- **Exercise prompt**:
Can the data below be echoed back word for word?
————————
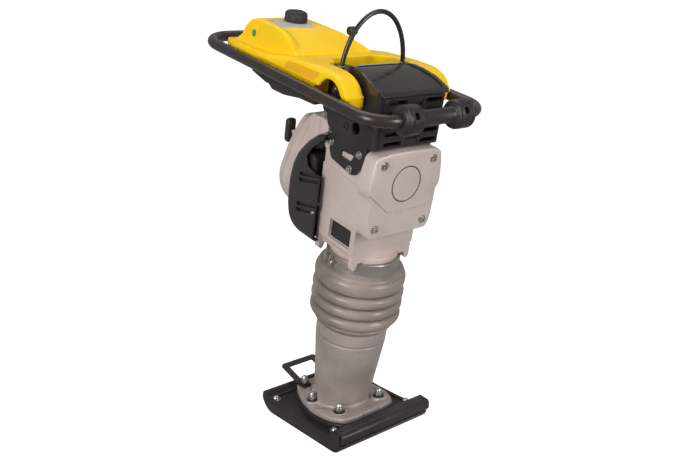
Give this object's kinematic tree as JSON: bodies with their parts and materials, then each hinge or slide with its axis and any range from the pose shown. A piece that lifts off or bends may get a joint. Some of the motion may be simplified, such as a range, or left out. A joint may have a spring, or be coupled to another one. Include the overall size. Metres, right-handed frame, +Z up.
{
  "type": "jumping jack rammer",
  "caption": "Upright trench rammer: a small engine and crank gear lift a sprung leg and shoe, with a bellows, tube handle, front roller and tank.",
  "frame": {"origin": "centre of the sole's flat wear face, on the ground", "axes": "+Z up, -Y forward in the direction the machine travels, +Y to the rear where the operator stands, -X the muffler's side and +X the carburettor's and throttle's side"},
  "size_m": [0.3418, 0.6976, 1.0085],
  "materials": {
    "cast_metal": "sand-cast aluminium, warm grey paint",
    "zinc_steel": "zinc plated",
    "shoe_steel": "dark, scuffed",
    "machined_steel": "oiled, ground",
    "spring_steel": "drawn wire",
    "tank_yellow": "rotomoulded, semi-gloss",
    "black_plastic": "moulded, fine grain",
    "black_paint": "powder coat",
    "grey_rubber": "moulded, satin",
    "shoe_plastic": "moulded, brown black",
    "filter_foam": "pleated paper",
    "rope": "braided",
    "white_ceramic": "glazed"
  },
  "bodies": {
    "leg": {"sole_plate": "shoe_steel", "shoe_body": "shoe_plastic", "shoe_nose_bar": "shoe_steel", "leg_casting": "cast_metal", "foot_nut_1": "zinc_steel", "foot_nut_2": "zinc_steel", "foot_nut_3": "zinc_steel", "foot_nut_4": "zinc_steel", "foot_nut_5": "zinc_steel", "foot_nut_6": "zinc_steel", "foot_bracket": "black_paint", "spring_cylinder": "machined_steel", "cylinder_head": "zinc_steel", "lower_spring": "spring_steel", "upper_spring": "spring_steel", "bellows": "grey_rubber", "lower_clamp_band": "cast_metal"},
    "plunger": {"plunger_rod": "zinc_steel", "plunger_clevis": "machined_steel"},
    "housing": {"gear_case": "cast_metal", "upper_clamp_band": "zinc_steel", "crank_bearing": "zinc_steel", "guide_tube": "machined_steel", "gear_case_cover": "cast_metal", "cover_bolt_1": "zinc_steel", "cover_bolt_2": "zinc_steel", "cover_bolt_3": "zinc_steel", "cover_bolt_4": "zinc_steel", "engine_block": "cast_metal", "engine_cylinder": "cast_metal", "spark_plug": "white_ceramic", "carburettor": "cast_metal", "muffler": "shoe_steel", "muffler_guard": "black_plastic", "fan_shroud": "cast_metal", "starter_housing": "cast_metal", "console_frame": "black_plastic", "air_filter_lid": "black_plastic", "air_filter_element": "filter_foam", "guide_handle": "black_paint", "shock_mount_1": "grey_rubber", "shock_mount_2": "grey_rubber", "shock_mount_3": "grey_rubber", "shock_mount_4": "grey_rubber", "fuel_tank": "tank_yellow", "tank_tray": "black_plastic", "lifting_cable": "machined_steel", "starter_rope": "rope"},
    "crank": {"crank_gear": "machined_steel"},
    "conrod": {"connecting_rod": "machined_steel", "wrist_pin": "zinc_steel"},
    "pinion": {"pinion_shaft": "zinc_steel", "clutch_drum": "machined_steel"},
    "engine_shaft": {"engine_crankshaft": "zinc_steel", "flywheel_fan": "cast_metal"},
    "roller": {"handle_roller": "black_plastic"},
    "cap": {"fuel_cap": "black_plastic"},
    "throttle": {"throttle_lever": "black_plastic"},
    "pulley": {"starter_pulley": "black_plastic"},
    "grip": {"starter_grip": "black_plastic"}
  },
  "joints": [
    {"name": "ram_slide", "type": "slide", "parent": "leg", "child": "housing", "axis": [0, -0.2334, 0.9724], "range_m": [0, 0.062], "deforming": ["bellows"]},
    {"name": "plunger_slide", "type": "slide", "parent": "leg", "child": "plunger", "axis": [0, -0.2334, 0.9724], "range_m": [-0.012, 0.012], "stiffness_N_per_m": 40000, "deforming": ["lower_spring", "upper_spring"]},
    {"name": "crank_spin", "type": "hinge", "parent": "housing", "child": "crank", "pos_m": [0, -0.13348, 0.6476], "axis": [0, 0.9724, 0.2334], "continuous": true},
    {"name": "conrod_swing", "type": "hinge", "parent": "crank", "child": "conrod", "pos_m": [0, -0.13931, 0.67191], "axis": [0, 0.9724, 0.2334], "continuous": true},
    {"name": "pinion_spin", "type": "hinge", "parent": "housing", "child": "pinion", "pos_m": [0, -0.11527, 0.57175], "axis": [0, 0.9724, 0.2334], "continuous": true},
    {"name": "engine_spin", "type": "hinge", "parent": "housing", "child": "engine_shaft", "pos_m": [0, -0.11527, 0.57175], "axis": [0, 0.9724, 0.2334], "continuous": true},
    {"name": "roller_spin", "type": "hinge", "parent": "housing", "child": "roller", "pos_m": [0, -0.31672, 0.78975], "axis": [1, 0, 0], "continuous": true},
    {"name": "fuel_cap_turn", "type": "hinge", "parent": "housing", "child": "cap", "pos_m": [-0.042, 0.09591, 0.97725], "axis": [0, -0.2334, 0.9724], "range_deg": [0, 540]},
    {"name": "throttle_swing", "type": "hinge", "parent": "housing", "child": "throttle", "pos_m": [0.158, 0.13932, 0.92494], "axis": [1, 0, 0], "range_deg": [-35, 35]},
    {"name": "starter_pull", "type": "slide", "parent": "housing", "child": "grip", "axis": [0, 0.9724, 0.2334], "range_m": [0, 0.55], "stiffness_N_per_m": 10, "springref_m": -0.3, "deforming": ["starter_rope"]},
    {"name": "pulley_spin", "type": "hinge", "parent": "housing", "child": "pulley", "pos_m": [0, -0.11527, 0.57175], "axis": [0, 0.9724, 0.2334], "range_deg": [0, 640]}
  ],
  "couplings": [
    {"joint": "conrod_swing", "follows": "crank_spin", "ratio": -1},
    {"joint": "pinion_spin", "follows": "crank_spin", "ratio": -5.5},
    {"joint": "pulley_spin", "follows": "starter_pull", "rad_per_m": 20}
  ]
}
————————
- **Final answer**:
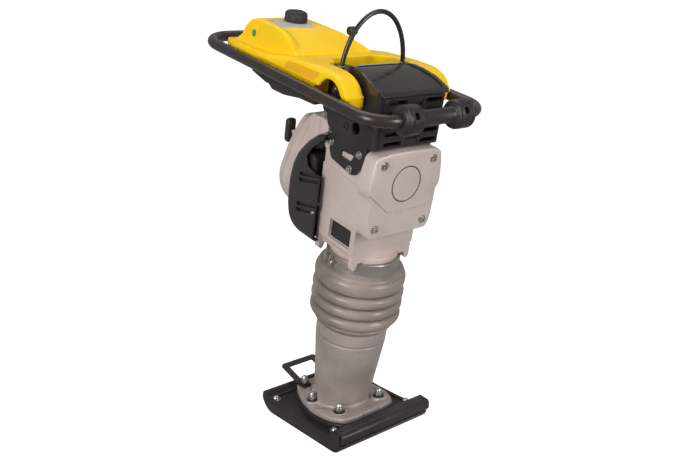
Give this object's kinematic tree as JSON: bodies with their parts and materials, then each hinge or slide with its axis and any range from the pose shown. A piece that lifts off or bends may get a joint. Some of the motion may be simplified, such as a range, or left out. A joint may have a spring, or be coupled to another one. Include the overall size. Metres, right-handed frame, +Z up.
{
  "type": "jumping jack rammer",
  "caption": "Upright trench rammer: a small engine and crank gear lift a sprung leg and shoe, with a bellows, tube handle, front roller and tank.",
  "frame": {"origin": "centre of the sole's flat wear face, on the ground", "axes": "+Z up, -Y forward in the direction the machine travels, +Y to the rear where the operator stands, -X the muffler's side and +X the carburettor's and throttle's side"},
  "size_m": [0.3418, 0.6976, 1.0085],
  "materials": {
    "cast_metal": "sand-cast aluminium, warm grey paint",
    "zinc_steel": "zinc plated",
    "shoe_steel": "dark, scuffed",
    "machined_steel": "oiled, ground",
    "spring_steel": "drawn wire",
    "tank_yellow": "rotomoulded, semi-gloss",
    "black_plastic": "moulded, fine grain",
    "black_paint": "powder coat",
    "grey_rubber": "moulded, satin",
    "shoe_plastic": "moulded, brown black",
    "filter_foam": "pleated paper",
    "rope": "braided",
    "white_ceramic": "glazed"
  },
  "bodies": {
    "leg": {"sole_plate": "shoe_steel", "shoe_body": "shoe_plastic", "shoe_nose_bar": "shoe_steel", "leg_casting": "cast_metal", "foot_nut_1": "zinc_steel", "foot_nut_2": "zinc_steel", "foot_nut_3": "zinc_steel", "foot_nut_4": "zinc_steel", "foot_nut_5": "zinc_steel", "foot_nut_6": "zinc_steel", "foot_bracket": "black_paint", "spring_cylinder": "machined_steel", "cylinder_head": "zinc_steel", "lower_spring": "spring_steel", "upper_spring": "spring_steel", "bellows": "grey_rubber", "lower_clamp_band": "cast_metal"},
    "plunger": {"plunger_rod": "zinc_steel", "plunger_clevis": "machined_steel"},
    "housing": {"gear_case": "cast_metal", "upper_clamp_band": "zinc_steel", "crank_bearing": "zinc_steel", "guide_tube": "machined_steel", "gear_case_cover": "cast_metal", "cover_bolt_1": "zinc_steel", "cover_bolt_2": "zinc_steel", "cover_bolt_3": "zinc_steel", "cover_bolt_4": "zinc_steel", "engine_block": "cast_metal", "engine_cylinder": "cast_metal", "spark_plug": "white_ceramic", "carburettor": "cast_metal", "muffler": "shoe_steel", "muffler_guard": "black_plastic", "fan_shroud": "cast_metal", "starter_housing": "cast_metal", "console_frame": "black_plastic", "air_filter_lid": "black_plastic", "air_filter_element": "filter_foam", "guide_handle": "black_paint", "shock_mount_1": "grey_rubber", "shock_mount_2": "grey_rubber", "shock_mount_3": "grey_rubber", "shock_mount_4": "grey_rubber", "fuel_tank": "tank_yellow", "tank_tray": "black_plastic", "lifting_cable": "machined_steel", "starter_rope": "rope"},
    "crank": {"crank_gear": "machined_steel"},
    "conrod": {"connecting_rod": "machined_steel", "wrist_pin": "zinc_steel"},
    "pinion": {"pinion_shaft": "zinc_steel", "clutch_drum": "machined_steel"},
    "engine_shaft": {"engine_crankshaft": "zinc_steel", "flywheel_fan": "cast_metal"},
    "roller": {"handle_roller": "black_plastic"},
    "cap": {"fuel_cap": "black_plastic"},
    "throttle": {"throttle_lever": "black_plastic"},
    "pulley": {"starter_pulley": "black_plastic"},
    "grip": {"starter_grip": "black_plastic"}
  },
  "joints": [
    {"name": "ram_slide", "type": "slide", "parent": "leg", "child": "housing", "axis": [0, -0.2334, 0.9724], "range_m": [0, 0.062], "deforming": ["bellows"]},
    {"name": "plunger_slide", "type": "slide", "parent": "leg", "child": "plunger", "axis": [0, -0.2334, 0.9724], "range_m": [-0.012, 0.012], "stiffness_N_per_m": 40000, "deforming": ["lower_spring", "upper_spring"]},
    {"name": "crank_spin", "type": "hinge", "parent": "housing", "child": "crank", "pos_m": [0, -0.13348, 0.6476], "axis": [0, 0.9724, 0.2334], "continuous": true},
    {"name": "conrod_swing", "type": "hinge", "parent": "crank", "child": "conrod", "pos_m": [0, -0.13931, 0.67191], "axis": [0, 0.9724, 0.2334], "continuous": true},
    {"name": "pinion_spin", "type": "hinge", "parent": "housing", "child": "pinion", "pos_m": [0, -0.11527, 0.57175], "axis": [0, 0.9724, 0.2334], "continuous": true},
    {"name": "engine_spin", "type": "hinge", "parent": "housing", "child": "engine_shaft", "pos_m": [0, -0.11527, 0.57175], "axis": [0, 0.9724, 0.2334], "continuous": true},
    {"name": "roller_spin", "type": "hinge", "parent": "housing", "child": "roller", "pos_m": [0, -0.31672, 0.78975], "axis": [1, 0, 0], "continuous": true},
    {"name": "fuel_cap_turn", "type": "hinge", "parent": "housing", "child": "cap", "pos_m": [-0.042, 0.09591, 0.97725], "axis": [0, -0.2334, 0.9724], "range_deg": [0, 540]},
    {"name": "throttle_swing", "type": "hinge", "parent": "housing", "child": "throttle", "pos_m": [0.158, 0.13932, 0.92494], "axis": [1, 0, 0], "range_deg": [-35, 35]},
    {"name": "starter_pull", "type": "slide", "parent": "housing", "child": "grip", "axis": [0, 0.9724, 0.2334], "range_m": [0, 0.55], "stiffness_N_per_m": 10, "springref_m": -0.3, "deforming": ["starter_rope"]},
    {"name": "pulley_spin", "type": "hinge", "parent": "housing", "child": "pulley", "pos_m": [0, -0.11527, 0.57175], "axis": [0, 0.9724, 0.2334], "range_deg": [0, 640]}
  ],
  "couplings": [
    {"joint": "conrod_swing", "follows": "crank_spin", "ratio": -1},
    {"joint": "pinion_spin", "follows": "crank_spin", "ratio": -5.5},
    {"joint": "pulley_spin", "follows": "starter_pull", "rad_per_m": 20}
  ]
}